Data block -
>> Start

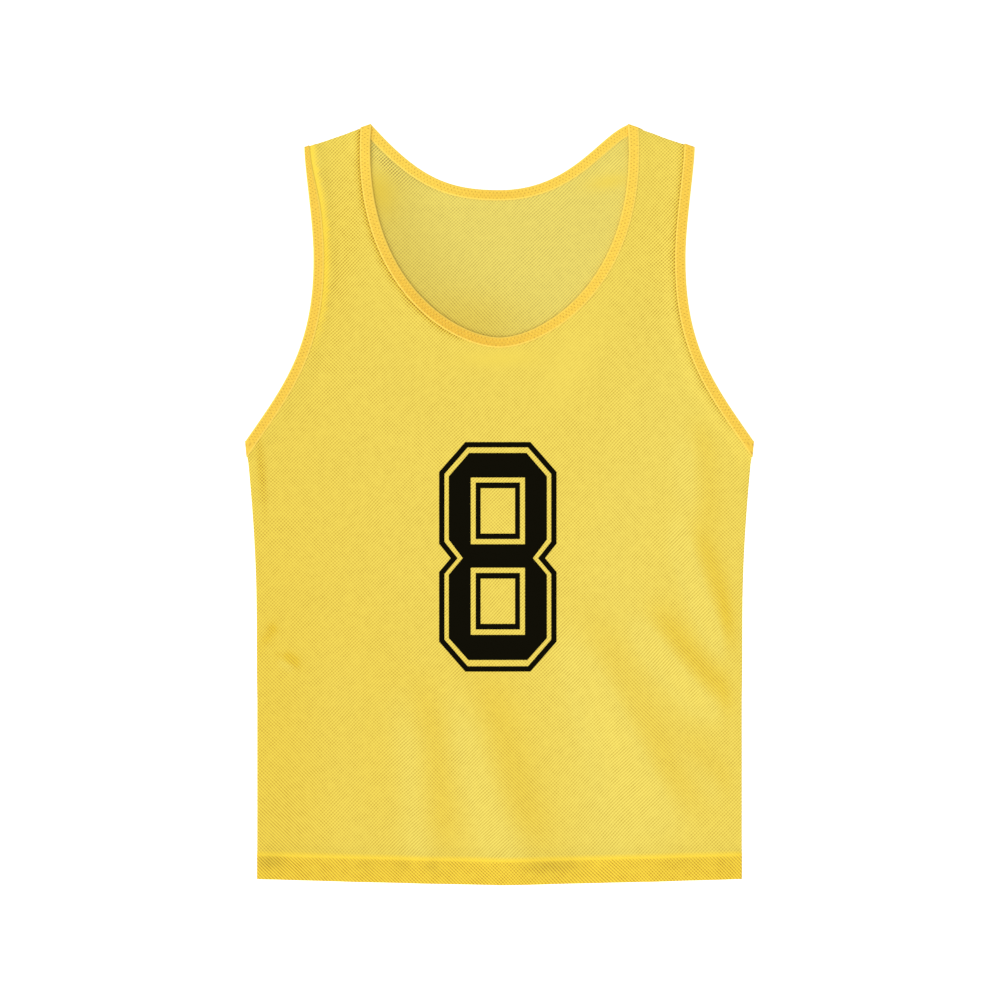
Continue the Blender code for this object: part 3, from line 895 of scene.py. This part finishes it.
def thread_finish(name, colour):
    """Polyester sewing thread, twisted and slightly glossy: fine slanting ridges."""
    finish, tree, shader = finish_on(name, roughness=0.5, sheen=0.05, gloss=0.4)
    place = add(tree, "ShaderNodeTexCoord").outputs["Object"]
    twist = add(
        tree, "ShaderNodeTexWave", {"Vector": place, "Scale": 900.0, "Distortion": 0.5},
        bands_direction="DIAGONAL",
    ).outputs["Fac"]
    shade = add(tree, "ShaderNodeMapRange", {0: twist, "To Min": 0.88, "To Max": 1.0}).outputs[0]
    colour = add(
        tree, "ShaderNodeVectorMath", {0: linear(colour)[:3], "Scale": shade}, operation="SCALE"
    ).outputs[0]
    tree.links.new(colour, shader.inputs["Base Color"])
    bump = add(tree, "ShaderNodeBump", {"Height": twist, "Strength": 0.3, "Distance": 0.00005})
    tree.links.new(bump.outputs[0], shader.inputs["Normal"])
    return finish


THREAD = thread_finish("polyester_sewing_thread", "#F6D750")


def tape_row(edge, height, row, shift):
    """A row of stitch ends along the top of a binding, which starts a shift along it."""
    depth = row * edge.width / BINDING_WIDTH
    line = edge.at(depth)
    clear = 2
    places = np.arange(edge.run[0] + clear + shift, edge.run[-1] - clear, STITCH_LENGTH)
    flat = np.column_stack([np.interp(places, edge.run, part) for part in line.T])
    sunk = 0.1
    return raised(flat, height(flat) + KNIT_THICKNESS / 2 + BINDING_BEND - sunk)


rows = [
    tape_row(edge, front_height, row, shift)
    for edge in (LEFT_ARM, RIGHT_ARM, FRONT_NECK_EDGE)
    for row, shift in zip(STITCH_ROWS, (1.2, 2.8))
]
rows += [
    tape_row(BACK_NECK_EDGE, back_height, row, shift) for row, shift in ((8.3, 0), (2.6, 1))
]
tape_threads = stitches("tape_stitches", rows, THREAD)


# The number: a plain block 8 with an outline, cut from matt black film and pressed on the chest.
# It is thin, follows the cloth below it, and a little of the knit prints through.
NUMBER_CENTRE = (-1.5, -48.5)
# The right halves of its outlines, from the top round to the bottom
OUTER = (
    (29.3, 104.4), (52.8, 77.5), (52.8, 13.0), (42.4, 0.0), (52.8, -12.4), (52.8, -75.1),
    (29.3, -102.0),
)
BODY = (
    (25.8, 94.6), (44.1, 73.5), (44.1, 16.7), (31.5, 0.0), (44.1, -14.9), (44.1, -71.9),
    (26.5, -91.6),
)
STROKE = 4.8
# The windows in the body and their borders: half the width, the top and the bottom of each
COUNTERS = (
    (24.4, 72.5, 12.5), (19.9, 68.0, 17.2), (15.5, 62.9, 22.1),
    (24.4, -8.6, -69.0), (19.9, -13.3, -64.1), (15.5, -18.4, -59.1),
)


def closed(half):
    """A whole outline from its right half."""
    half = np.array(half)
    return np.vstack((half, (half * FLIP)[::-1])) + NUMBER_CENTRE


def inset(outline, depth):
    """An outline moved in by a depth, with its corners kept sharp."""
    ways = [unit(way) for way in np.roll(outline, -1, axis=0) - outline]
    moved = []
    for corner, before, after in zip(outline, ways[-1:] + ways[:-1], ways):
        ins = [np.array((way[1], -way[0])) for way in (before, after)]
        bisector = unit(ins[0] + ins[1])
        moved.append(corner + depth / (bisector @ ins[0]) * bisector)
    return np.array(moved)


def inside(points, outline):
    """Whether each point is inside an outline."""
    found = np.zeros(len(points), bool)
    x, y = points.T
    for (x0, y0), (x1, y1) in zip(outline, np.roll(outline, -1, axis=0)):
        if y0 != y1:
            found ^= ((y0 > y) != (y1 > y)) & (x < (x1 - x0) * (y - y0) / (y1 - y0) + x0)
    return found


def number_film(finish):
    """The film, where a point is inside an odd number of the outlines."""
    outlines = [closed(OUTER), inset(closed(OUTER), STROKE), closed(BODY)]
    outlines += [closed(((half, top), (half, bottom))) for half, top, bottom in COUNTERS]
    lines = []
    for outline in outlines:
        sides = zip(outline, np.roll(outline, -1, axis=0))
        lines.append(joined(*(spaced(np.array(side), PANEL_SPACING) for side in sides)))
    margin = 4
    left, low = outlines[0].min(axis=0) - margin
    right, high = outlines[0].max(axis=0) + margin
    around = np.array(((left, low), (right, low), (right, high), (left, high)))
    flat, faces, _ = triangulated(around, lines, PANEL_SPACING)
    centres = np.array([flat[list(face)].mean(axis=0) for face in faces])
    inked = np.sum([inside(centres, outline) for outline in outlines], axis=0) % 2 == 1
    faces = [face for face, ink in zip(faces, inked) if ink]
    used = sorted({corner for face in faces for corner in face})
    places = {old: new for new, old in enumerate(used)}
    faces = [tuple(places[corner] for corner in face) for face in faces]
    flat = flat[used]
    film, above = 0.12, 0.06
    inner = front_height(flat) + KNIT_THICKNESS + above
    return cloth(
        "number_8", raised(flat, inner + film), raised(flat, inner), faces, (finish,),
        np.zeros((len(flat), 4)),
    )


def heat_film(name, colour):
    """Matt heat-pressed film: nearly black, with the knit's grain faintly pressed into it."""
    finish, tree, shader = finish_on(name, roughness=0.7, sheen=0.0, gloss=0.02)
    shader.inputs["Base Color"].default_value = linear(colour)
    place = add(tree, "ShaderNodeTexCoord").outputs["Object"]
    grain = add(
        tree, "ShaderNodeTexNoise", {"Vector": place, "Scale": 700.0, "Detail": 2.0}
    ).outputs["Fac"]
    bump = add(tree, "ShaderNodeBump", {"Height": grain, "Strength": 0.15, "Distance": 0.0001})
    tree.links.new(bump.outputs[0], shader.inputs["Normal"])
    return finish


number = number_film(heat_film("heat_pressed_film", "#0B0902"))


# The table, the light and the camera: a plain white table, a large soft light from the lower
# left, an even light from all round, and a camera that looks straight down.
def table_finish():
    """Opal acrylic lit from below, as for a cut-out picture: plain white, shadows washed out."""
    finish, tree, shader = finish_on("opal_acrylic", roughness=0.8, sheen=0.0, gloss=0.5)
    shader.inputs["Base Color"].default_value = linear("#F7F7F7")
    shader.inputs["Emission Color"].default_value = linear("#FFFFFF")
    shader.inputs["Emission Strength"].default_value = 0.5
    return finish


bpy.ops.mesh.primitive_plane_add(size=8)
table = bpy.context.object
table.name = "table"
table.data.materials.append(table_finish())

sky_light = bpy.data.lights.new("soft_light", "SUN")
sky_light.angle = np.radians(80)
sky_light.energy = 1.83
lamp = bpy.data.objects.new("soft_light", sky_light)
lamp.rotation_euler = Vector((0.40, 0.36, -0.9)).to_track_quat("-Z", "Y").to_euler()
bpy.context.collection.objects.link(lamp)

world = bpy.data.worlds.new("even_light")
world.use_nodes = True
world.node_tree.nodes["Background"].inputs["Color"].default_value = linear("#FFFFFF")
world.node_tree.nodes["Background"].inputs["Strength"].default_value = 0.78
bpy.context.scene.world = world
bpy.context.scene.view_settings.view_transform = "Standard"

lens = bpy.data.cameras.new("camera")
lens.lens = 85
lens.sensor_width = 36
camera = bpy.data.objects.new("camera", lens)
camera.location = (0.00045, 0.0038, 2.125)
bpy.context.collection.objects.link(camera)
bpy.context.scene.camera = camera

>> End

Aim of the exercise - Quote the listing in full, please, keeping every line exact.

Exercise response -
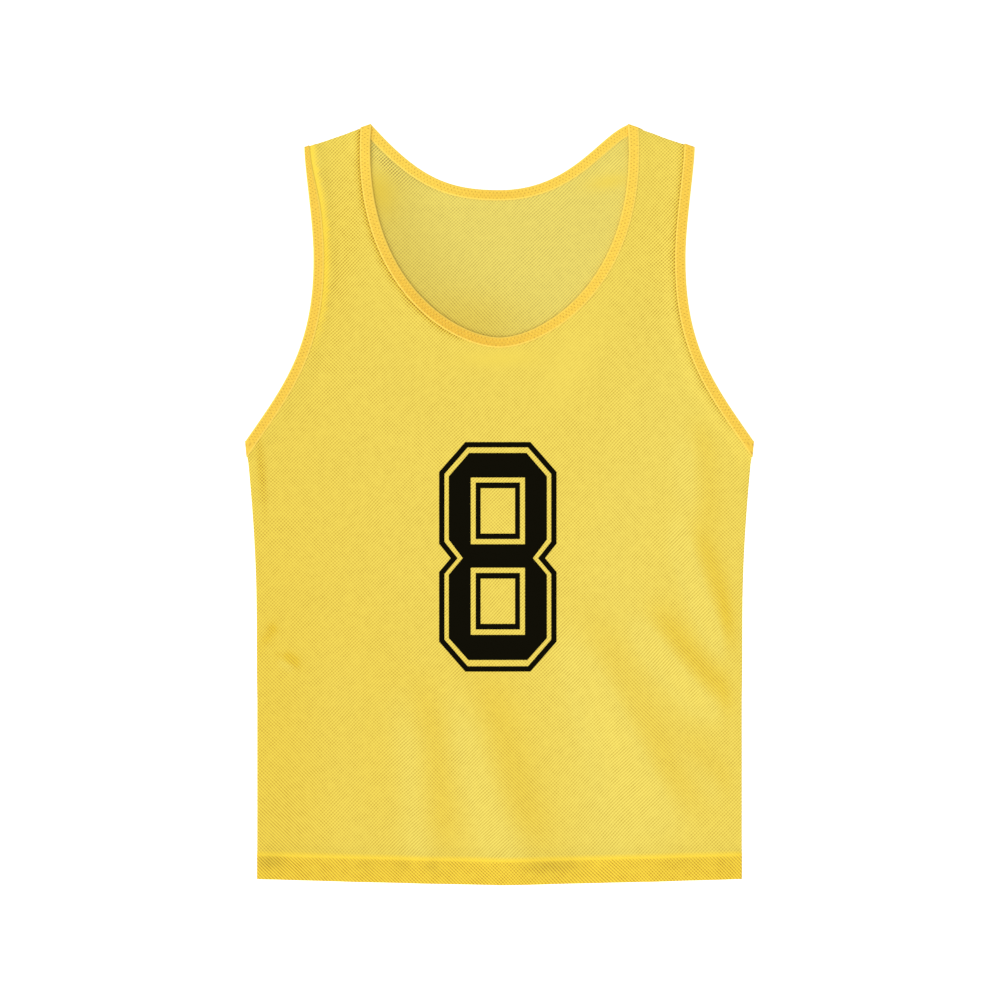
Continue the Blender code for this object: part 3, from line 895 of scene.py. This part finishes it.
def thread_finish(name, colour):
    """Polyester sewing thread, twisted and slightly glossy: fine slanting ridges."""
    finish, tree, shader = finish_on(name, roughness=0.5, sheen=0.05, gloss=0.4)
    place = add(tree, "ShaderNodeTexCoord").outputs["Object"]
    twist = add(
        tree, "ShaderNodeTexWave", {"Vector": place, "Scale": 900.0, "Distortion": 0.5},
        bands_direction="DIAGONAL",
    ).outputs["Fac"]
    shade = add(tree, "ShaderNodeMapRange", {0: twist, "To Min": 0.88, "To Max": 1.0}).outputs[0]
    colour = add(
        tree, "ShaderNodeVectorMath", {0: linear(colour)[:3], "Scale": shade}, operation="SCALE"
    ).outputs[0]
    tree.links.new(colour, shader.inputs["Base Color"])
    bump = add(tree, "ShaderNodeBump", {"Height": twist, "Strength": 0.3, "Distance": 0.00005})
    tree.links.new(bump.outputs[0], shader.inputs["Normal"])
    return finish


THREAD = thread_finish("polyester_sewing_thread", "#F6D750")


def tape_row(edge, height, row, shift):
    """A row of stitch ends along the top of a binding, which starts a shift along it."""
    depth = row * edge.width / BINDING_WIDTH
    line = edge.at(depth)
    clear = 2
    places = np.arange(edge.run[0] + clear + shift, edge.run[-1] - clear, STITCH_LENGTH)
    flat = np.column_stack([np.interp(places, edge.run, part) for part in line.T])
    sunk = 0.1
    return raised(flat, height(flat) + KNIT_THICKNESS / 2 + BINDING_BEND - sunk)


rows = [
    tape_row(edge, front_height, row, shift)
    for edge in (LEFT_ARM, RIGHT_ARM, FRONT_NECK_EDGE)
    for row, shift in zip(STITCH_ROWS, (1.2, 2.8))
]
rows += [
    tape_row(BACK_NECK_EDGE, back_height, row, shift) for row, shift in ((8.3, 0), (2.6, 1))
]
tape_threads = stitches("tape_stitches", rows, THREAD)


# The number: a plain block 8 with an outline, cut from matt black film and pressed on the chest.
# It is thin, follows the cloth below it, and a little of the knit prints through.
NUMBER_CENTRE = (-1.5, -48.5)
# The right halves of its outlines, from the top round to the bottom
OUTER = (
    (29.3, 104.4), (52.8, 77.5), (52.8, 13.0), (42.4, 0.0), (52.8, -12.4), (52.8, -75.1),
    (29.3, -102.0),
)
BODY = (
    (25.8, 94.6), (44.1, 73.5), (44.1, 16.7), (31.5, 0.0), (44.1, -14.9), (44.1, -71.9),
    (26.5, -91.6),
)
STROKE = 4.8
# The windows in the body and their borders: half the width, the top and the bottom of each
COUNTERS = (
    (24.4, 72.5, 12.5), (19.9, 68.0, 17.2), (15.5, 62.9, 22.1),
    (24.4, -8.6, -69.0), (19.9, -13.3, -64.1), (15.5, -18.4, -59.1),
)


def closed(half):
    """A whole outline from its right half."""
    half = np.array(half)
    return np.vstack((half, (half * FLIP)[::-1])) + NUMBER_CENTRE


def inset(outline, depth):
    """An outline moved in by a depth, with its corners kept sharp."""
    ways = [unit(way) for way in np.roll(outline, -1, axis=0) - outline]
    moved = []
    for corner, before, after in zip(outline, ways[-1:] + ways[:-1], ways):
        ins = [np.array((way[1], -way[0])) for way in (before, after)]
        bisector = unit(ins[0] + ins[1])
        moved.append(corner + depth / (bisector @ ins[0]) * bisector)
    return np.array(moved)


def inside(points, outline):
    """Whether each point is inside an outline."""
    found = np.zeros(len(points), bool)
    x, y = points.T
    for (x0, y0), (x1, y1) in zip(outline, np.roll(outline, -1, axis=0)):
        if y0 != y1:
            found ^= ((y0 > y) != (y1 > y)) & (x < (x1 - x0) * (y - y0) / (y1 - y0) + x0)
    return found


def number_film(finish):
    """The film, where a point is inside an odd number of the outlines."""
    outlines = [closed(OUTER), inset(closed(OUTER), STROKE), closed(BODY)]
    outlines += [closed(((half, top), (half, bottom))) for half, top, bottom in COUNTERS]
    lines = []
    for outline in outlines:
        sides = zip(outline, np.roll(outline, -1, axis=0))
        lines.append(joined(*(spaced(np.array(side), PANEL_SPACING) for side in sides)))
    margin = 4
    left, low = outlines[0].min(axis=0) - margin
    right, high = outlines[0].max(axis=0) + margin
    around = np.array(((left, low), (right, low), (right, high), (left, high)))
    flat, faces, _ = triangulated(around, lines, PANEL_SPACING)
    centres = np.array([flat[list(face)].mean(axis=0) for face in faces])
    inked = np.sum([inside(centres, outline) for outline in outlines], axis=0) % 2 == 1
    faces = [face for face, ink in zip(faces, inked) if ink]
    used = sorted({corner for face in faces for corner in face})
    places = {old: new for new, old in enumerate(used)}
    faces = [tuple(places[corner] for corner in face) for face in faces]
    flat = flat[used]
    film, above = 0.12, 0.06
    inner = front_height(flat) + KNIT_THICKNESS + above
    return cloth(
        "number_8", raised(flat, inner + film), raised(flat, inner), faces, (finish,),
        np.zeros((len(flat), 4)),
    )


def heat_film(name, colour):
    """Matt heat-pressed film: nearly black, with the knit's grain faintly pressed into it."""
    finish, tree, shader = finish_on(name, roughness=0.7, sheen=0.0, gloss=0.02)
    shader.inputs["Base Color"].default_value = linear(colour)
    place = add(tree, "ShaderNodeTexCoord").outputs["Object"]
    grain = add(
        tree, "ShaderNodeTexNoise", {"Vector": place, "Scale": 700.0, "Detail": 2.0}
    ).outputs["Fac"]
    bump = add(tree, "ShaderNodeBump", {"Height": grain, "Strength": 0.15, "Distance": 0.0001})
    tree.links.new(bump.outputs[0], shader.inputs["Normal"])
    return finish


number = number_film(heat_film("heat_pressed_film", "#0B0902"))


# The table, the light and the camera: a plain white table, a large soft light from the lower
# left, an even light from all round, and a camera that looks straight down.
def table_finish():
    """Opal acrylic lit from below, as for a cut-out picture: plain white, shadows washed out."""
    finish, tree, shader = finish_on("opal_acrylic", roughness=0.8, sheen=0.0, gloss=0.5)
    shader.inputs["Base Color"].default_value = linear("#F7F7F7")
    shader.inputs["Emission Color"].default_value = linear("#FFFFFF")
    shader.inputs["Emission Strength"].default_value = 0.5
    return finish


bpy.ops.mesh.primitive_plane_add(size=8)
table = bpy.context.object
table.name = "table"
table.data.materials.append(table_finish())

sky_light = bpy.data.lights.new("soft_light", "SUN")
sky_light.angle = np.radians(80)
sky_light.energy = 1.83
lamp = bpy.data.objects.new("soft_light", sky_light)
lamp.rotation_euler = Vector((0.40, 0.36, -0.9)).to_track_quat("-Z", "Y").to_euler()
bpy.context.collection.objects.link(lamp)

world = bpy.data.worlds.new("even_light")
world.use_nodes = True
world.node_tree.nodes["Background"].inputs["Color"].default_value = linear("#FFFFFF")
world.node_tree.nodes["Background"].inputs["Strength"].default_value = 0.78
bpy.context.scene.world = world
bpy.context.scene.view_settings.view_transform = "Standard"

lens = bpy.data.cameras.new("camera")
lens.lens = 85
lens.sensor_width = 36
camera = bpy.data.objects.new("camera", lens)
camera.location = (0.00045, 0.0038, 2.125)
bpy.context.collection.objects.link(camera)
bpy.context.scene.camera = camera